With Mother’s Day approaching, I’ve naturally been thinking a lot about my Mom. For years I dreaded the holiday since it felt like a reminder that I was motherless. Since I’ve become a parent myself, my focus has shifted. My goal is to live their legacy by being the best parent I can be and I think has helped me to find closure in the grieving process. And lately, I’ve been noticing just how much of my personality comes from my Mom.
Before there were “Pinterest Moms,” there was my mother. She would take any theme or holiday and take it to the next level. I distinctly remember her studying all of the Polish traditions for Christmas so that she could celebrate it properly for my Dad. There were many elaborate Birthday parties growing up and many celebrations that happened even when there wasn’t a holiday.
As much as she made every day special and holidays something to look forward to, she was so hard on herself. I remember countless frustrated moments when she wanted everything to be perfect and things weren’t working out. These days, I see myself doing the exact same thing.
My Mom was a type one Diabetic and with her disease brought complications that kept her from being a “normal Mom” and I know it bothered her. When I was very young she became legally blind after complications with her pregnancies, so she was never able to drive me to school or activities. For me, the only difference I noticed growing up were her frequent trips to the doctor. But looking back I can understand how she felt.
There have been so many times I’ve wanted to go back in time to my childhood and tell my Mom not to be so hard on herself.

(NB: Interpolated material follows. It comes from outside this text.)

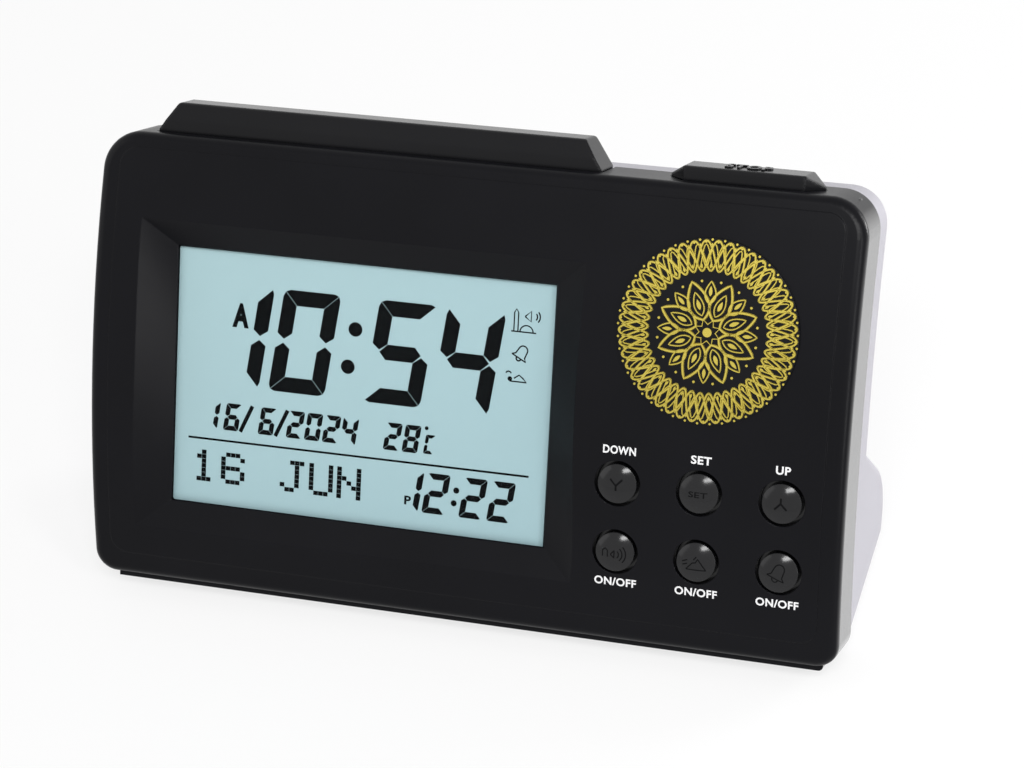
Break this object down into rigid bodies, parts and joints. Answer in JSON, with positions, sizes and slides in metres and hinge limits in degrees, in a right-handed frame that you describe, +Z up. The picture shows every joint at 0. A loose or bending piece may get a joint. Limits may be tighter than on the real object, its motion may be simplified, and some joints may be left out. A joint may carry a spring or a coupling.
{
  "type": "digital prayer alarm clock",
  "caption": "Desk clock with a curved leaning face, a bevelled digital display, round push keys, a round medallion, a long top bar, a stop button and a battery bulge behind.",
  "frame": {"origin": "middle of the footprint of the whole clock, at the height of the table it stands on", "axes": "+X to the right seen from the front, +Y away from the viewer, +Z up; the face looks towards -Y and leans back by 28 degrees"},
  "size_m": [0.15, 0.0592, 0.0863],
  "materials": {
    "black_plastic": "fine satin texture on the face",
    "silver_plastic": "silver-grey moulded plastic",
    "clear_plastic": "clear window",
    "lcd": "pale blue-green liquid crystal cell with dark segments",
    "white_plastic": "white moulded plastic",
    "led_white": "white lamp bodies",
    "grey_rubber": "layered contact rubber",
    "circuit_board": "green solder resist",
    "black_resin": "moulded black resin",
    "tin_steel": "bright plated steel",
    "key_plastic": "glossy black domed caps with lighter marks",
    "dark_plastic": "glossy black with a grey sheen on top",
    "gold_plate": "gold ring and rosette on black",
    "paper_cone": "black paper",
    "cell_wrap": "plain printed sleeve without wording",
    "foot_rubber": "black rubber pads"
  },
  "bodies": {
    "case": {"front_housing": "black_plastic", "rear_shell": "silver_plastic", "display_window": "clear_plastic", "lcd_glass": "lcd", "lcd_frame": "white_plastic", "light_guide": "white_plastic", "backlight_leds": "led_white", "contact_strip": "grey_rubber", "display_board": "circuit_board", "key_board": "circuit_board", "top_board": "circuit_board", "chip_cover": "black_resin", "crystal_can": "tin_steel", "capacitor": "black_resin", "key_switches": "black_resin", "top_switches": "black_resin", "medallion": "gold_plate", "speaker_basket": "tin_steel", "speaker_cone": "paper_cone", "battery_tray": "silver_plastic", "battery_cells": "cell_wrap", "battery_contacts": "tin_steel", "case_screws": "tin_steel", "board_screws": "tin_steel", "top_board_screws": "tin_steel", "rubber_feet": "foot_rubber"},
    "down_key": {"down_button": "key_plastic"},
    "set_key": {"set_button": "key_plastic"},
    "up_key": {"up_button": "key_plastic"},
    "sound_key": {"sound_button": "key_plastic"},
    "snooze_key": {"snooze_button": "key_plastic"},
    "alarm_key": {"alarm_button": "key_plastic"},
    "top_bar": {"light_bar": "dark_plastic"},
    "stop_key": {"stop_button": "dark_plastic"},
    "cover": {"battery_door": "silver_plastic"}
  },
  "joints": [
    {"name": "down_push", "type": "slide", "parent": "case", "child": "down_key", "axis": [0, 0.8829, -0.4695], "range_m": [0, 0.0006], "stiffness_N_per_m": 1500},
    {"name": "set_push", "type": "slide", "parent": "case", "child": "set_key", "axis": [0, 0.8829, -0.4695], "range_m": [0, 0.0006], "stiffness_N_per_m": 1500},
    {"name": "up_push", "type": "slide", "parent": "case", "child": "up_key", "axis": [0, 0.8829, -0.4695], "range_m": [0, 0.0006], "stiffness_N_per_m": 1500},
    {"name": "sound_push", "type": "slide", "parent": "case", "child": "sound_key", "axis": [0, 0.8829, -0.4695], "range_m": [0, 0.0006], "stiffness_N_per_m": 1500},
    {"name": "snooze_push", "type": "slide", "parent": "case", "child": "snooze_key", "axis": [0, 0.8829, -0.4695], "range_m": [0, 0.0006], "stiffness_N_per_m": 1500},
    {"name": "alarm_push", "type": "slide", "parent": "case", "child": "alarm_key", "axis": [0, 0.8829, -0.4695], "range_m": [0, 0.0006], "stiffness_N_per_m": 1500},
    {"name": "bar_push", "type": "slide", "parent": "case", "child": "top_bar", "axis": [0, -0.4695, -0.8829], "range_m": [0, 0.0008], "stiffness_N_per_m": 1500},
    {"name": "stop_push", "type": "slide", "parent": "case", "child": "stop_key", "axis": [0, -0.4695, -0.8829], "range_m": [0, 0.0008], "stiffness_N_per_m": 1500},
    {"name": "door_slide", "type": "slide", "parent": "case", "child": "cover", "axis": [0, 1, 0], "range_m": [0, 0.03]}
  ]
}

Sometimes it feels horrible to understand her struggle and as much as I wish I could tell her I get it, I’ve learned to find comfort in this new stage of our mother daughter relationship.
As much as my Mom was a perfectionist, she had a distinct way of seeing the best of everything. Even though she was hard on herself, she did a good job of talking herself out of it and finding the best in any situation.
I could go on and on about the struggles my Mom went through in her life, but I won’t. The most important part of her story is how much she’s touched the people who knew her even after she is no longer physically with us. Her legacy lives on in myself and so many others who use her as a reminder to see the good in life.
I started this blog six years ago as a way to hold myself accountable as I trained for my first marathon in memory of my Mom. Since then it’s brought me through so many phases of life. Lately I’ve been struggling with what to share and sometimes feel that my life is “not blogworthy,”
When I think about it, maybe sharing my day-to-day of motherhood is just as big as writing about marathon training. Maybe, it’s become my way of sharing my parents’ legacy and reminding myself to see the best in every situation. So for now, this blog post is serving as a good reminder to keep doing what I’m doing, because even if it’s not perfect there’s definitely a lot of good in it and that’s what life is all about.
What traits do you get from your Mom?